STATED GOAL =
Using the material below, print the line that contains "for node, shape", the line that contains "drawn, satin or", and every line in between, exactly and nothing else.
- - - - -
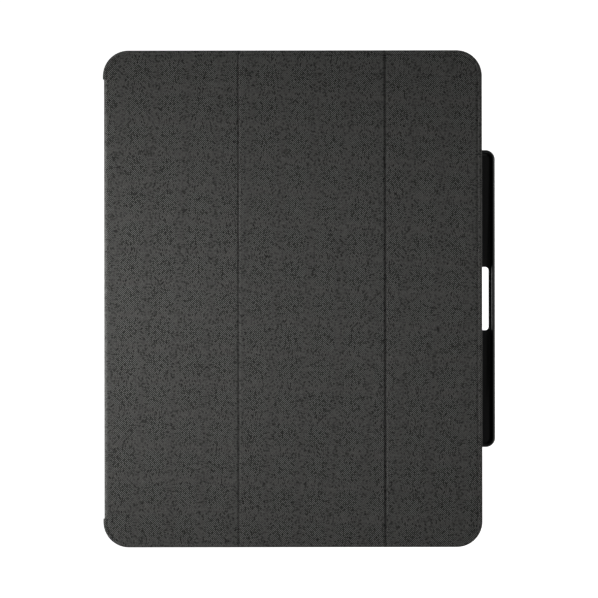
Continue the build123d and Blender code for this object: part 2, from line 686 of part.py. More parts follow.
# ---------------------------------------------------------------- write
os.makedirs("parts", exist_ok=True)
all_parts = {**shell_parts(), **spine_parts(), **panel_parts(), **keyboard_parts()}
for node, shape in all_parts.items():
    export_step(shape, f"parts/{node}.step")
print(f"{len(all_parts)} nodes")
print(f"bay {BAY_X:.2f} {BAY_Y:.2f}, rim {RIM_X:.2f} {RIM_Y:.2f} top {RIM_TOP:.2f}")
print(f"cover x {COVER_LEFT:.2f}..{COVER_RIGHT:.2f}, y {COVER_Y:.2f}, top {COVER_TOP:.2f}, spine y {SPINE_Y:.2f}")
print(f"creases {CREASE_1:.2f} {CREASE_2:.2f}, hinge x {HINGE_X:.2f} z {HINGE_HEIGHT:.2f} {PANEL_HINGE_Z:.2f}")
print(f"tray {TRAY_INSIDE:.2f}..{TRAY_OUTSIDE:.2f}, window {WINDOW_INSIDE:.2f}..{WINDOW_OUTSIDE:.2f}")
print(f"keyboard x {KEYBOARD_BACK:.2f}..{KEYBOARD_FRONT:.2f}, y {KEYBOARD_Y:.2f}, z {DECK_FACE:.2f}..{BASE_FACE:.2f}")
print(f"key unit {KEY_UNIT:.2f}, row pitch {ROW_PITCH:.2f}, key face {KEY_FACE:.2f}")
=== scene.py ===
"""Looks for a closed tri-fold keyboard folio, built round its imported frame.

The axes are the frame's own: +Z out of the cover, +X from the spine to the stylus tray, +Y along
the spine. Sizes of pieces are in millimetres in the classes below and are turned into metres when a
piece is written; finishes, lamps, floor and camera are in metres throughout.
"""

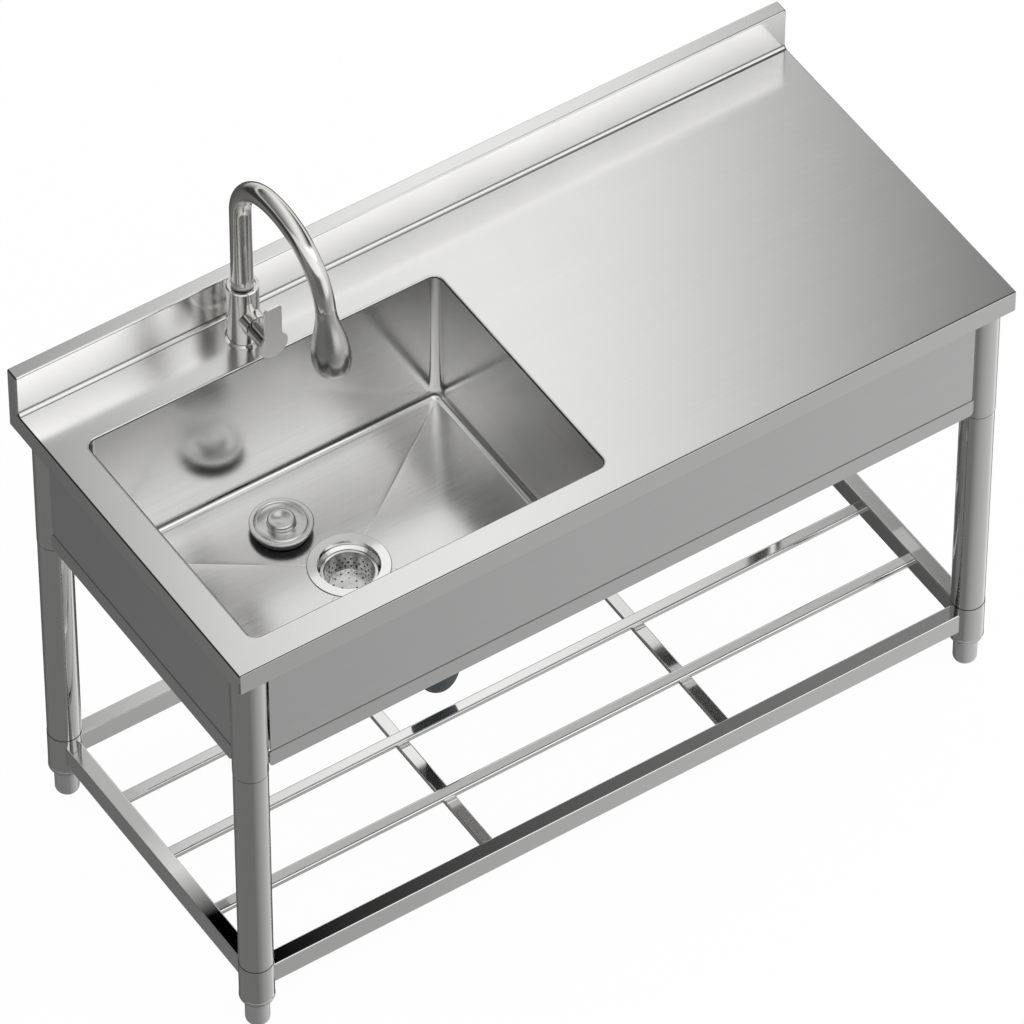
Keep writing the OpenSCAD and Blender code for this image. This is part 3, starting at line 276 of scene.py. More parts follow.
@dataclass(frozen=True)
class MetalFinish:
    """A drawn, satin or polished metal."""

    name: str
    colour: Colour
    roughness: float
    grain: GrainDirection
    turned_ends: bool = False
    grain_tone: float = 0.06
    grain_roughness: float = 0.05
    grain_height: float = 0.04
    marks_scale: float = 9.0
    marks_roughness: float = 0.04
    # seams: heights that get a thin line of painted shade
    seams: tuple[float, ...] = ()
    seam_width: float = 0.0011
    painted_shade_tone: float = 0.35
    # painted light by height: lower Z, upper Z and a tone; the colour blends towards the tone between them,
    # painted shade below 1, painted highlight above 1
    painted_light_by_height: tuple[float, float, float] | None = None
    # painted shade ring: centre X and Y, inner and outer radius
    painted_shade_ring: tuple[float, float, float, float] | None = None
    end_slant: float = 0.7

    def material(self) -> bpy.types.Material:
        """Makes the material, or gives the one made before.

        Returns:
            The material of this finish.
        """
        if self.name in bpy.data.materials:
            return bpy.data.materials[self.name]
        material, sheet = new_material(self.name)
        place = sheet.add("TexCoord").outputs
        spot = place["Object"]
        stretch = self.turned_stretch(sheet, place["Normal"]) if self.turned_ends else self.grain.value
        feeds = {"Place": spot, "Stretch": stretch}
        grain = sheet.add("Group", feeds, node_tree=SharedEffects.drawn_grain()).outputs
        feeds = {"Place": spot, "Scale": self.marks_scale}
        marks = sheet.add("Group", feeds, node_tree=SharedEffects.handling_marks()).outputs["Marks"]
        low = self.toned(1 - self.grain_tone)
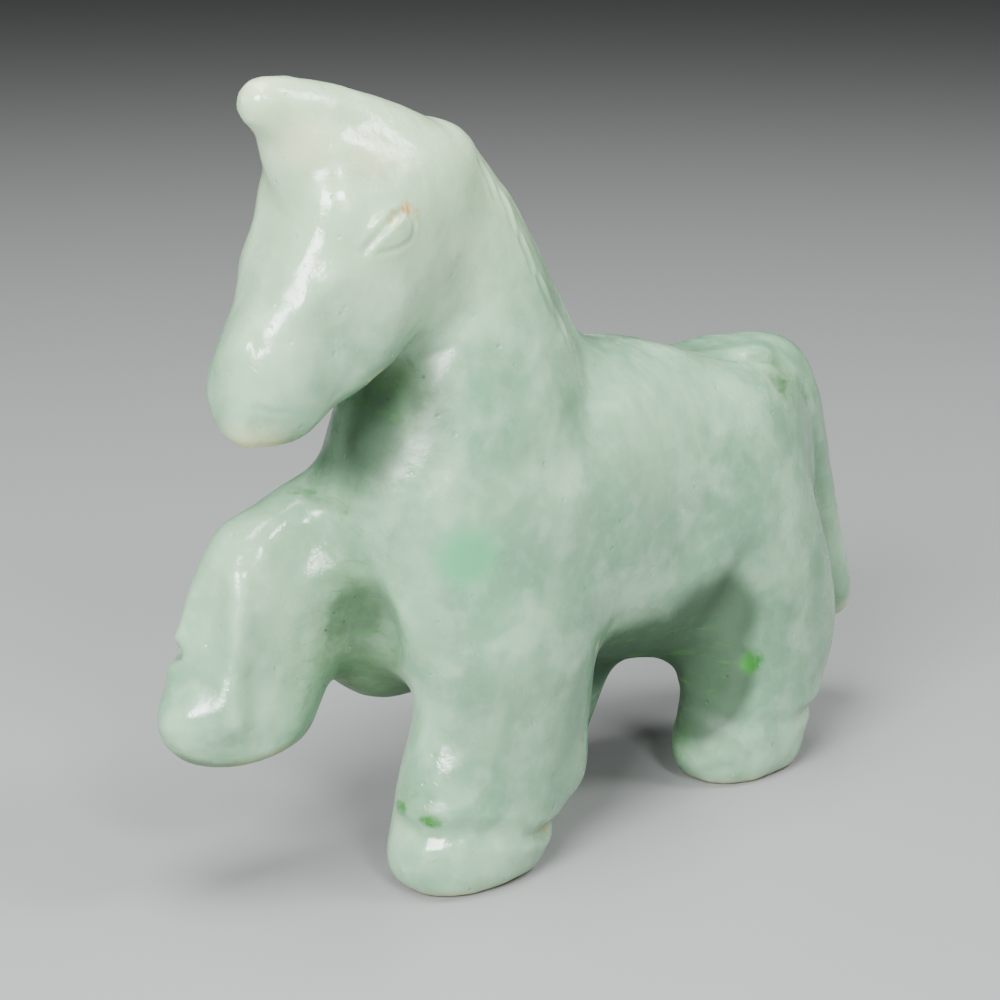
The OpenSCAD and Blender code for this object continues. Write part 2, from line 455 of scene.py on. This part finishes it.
- - - - -
SOLUTION TO THIS PROBLEM =
for node, shape in all_parts.items():
    export_step(shape, f"parts/{node}.step")
print(f"{len(all_parts)} nodes")
print(f"bay {BAY_X:.2f} {BAY_Y:.2f}, rim {RIM_X:.2f} {RIM_Y:.2f} top {RIM_TOP:.2f}")
print(f"cover x {COVER_LEFT:.2f}..{COVER_RIGHT:.2f}, y {COVER_Y:.2f}, top {COVER_TOP:.2f}, spine y {SPINE_Y:.2f}")
print(f"creases {CREASE_1:.2f} {CREASE_2:.2f}, hinge x {HINGE_X:.2f} z {HINGE_HEIGHT:.2f} {PANEL_HINGE_Z:.2f}")
print(f"tray {TRAY_INSIDE:.2f}..{TRAY_OUTSIDE:.2f}, window {WINDOW_INSIDE:.2f}..{WINDOW_OUTSIDE:.2f}")
print(f"keyboard x {KEYBOARD_BACK:.2f}..{KEYBOARD_FRONT:.2f}, y {KEYBOARD_Y:.2f}, z {DECK_FACE:.2f}..{BASE_FACE:.2f}")
print(f"key unit {KEY_UNIT:.2f}, row pitch {ROW_PITCH:.2f}, key face {KEY_FACE:.2f}")
=== scene.py ===
"""Looks for a closed tri-fold keyboard folio, built round its imported frame.

The axes are the frame's own: +Z out of the cover, +X from the spine to the stylus tray, +Y along
the spine. Sizes of pieces are in millimetres in the classes below and are turned into metres when a
piece is written; finishes, lamps, floor and camera are in metres throughout.
"""

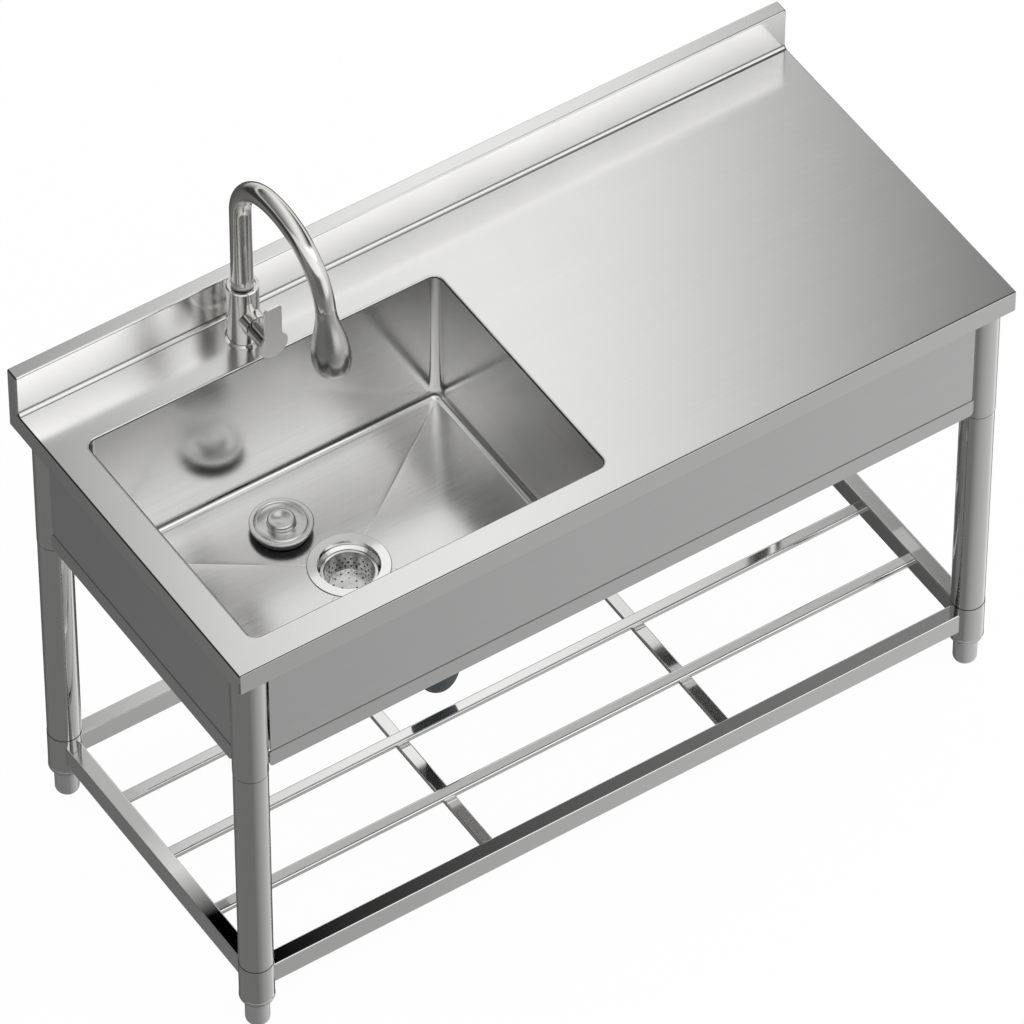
Keep writing the OpenSCAD and Blender code for this image. This is part 3, starting at line 276 of scene.py. More parts follow.
@dataclass(frozen=True)
class MetalFinish:
    """A drawn, satin or polished metal."""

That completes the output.